Task 5 Presentation [10 marks]
To fulfill the assignment requirements, your team is tasked with creating a concise, maximum seven-minute video presentation where all team members present the key points of the data analysis processes and results. The recorded video should be uploaded to YouTube as an unlisted file, ensuring that only viewers with the link can access it. Remember to include the link to the YouTube video at the end of your written report.
The group leader needs to submit three files in the Assignment 2 Submission Link:
- Final report named YourGroupName.docx
The URL YouTube video link should be provided at the end of this written report.
- Presentation PowerPoint file named YourGroupName.pptx
- A Python Jupyter Notebook file or an Excel Workbook file, named YourGroupName.ipynb or YourGroupName.xlsx
Each individual student must submit the SPARKPLUS for Self & Peer Assessment and Feedback.

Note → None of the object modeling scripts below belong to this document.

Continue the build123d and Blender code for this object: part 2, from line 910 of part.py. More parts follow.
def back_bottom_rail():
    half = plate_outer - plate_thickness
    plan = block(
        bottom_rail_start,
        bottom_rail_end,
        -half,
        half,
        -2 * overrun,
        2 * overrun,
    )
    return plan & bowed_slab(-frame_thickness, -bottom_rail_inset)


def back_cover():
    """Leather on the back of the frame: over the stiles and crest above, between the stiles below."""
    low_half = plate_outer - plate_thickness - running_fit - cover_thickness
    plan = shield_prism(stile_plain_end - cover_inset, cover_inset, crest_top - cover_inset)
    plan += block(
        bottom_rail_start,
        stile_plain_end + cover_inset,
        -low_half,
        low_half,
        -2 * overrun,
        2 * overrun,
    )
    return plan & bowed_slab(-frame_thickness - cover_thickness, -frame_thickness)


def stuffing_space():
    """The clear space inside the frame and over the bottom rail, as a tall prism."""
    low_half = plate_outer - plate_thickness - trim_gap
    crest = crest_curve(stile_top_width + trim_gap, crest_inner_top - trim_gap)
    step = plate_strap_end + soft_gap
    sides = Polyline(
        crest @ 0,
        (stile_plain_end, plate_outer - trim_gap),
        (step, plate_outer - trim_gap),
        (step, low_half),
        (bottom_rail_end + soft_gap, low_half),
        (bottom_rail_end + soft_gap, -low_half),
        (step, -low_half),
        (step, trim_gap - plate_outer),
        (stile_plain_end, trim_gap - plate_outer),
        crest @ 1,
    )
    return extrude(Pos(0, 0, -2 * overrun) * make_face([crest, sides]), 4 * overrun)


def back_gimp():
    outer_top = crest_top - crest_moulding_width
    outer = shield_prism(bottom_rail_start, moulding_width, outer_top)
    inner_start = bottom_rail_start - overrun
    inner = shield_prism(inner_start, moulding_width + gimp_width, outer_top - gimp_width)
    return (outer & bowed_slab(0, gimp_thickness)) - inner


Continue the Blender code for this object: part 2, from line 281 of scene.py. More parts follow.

During the laboratory and tutorial session in Week 11, your tutor will ask questions related to your assignment report. You are expected to demonstrate your dataset processing, software, and calculation skills. It’s essential that all group members attend and understand the entire assignment, as the viva questions will be marked individually. If there are significant knowledge disparities within the group, individual marks will be awarded based on each student’s ability to answer the questions.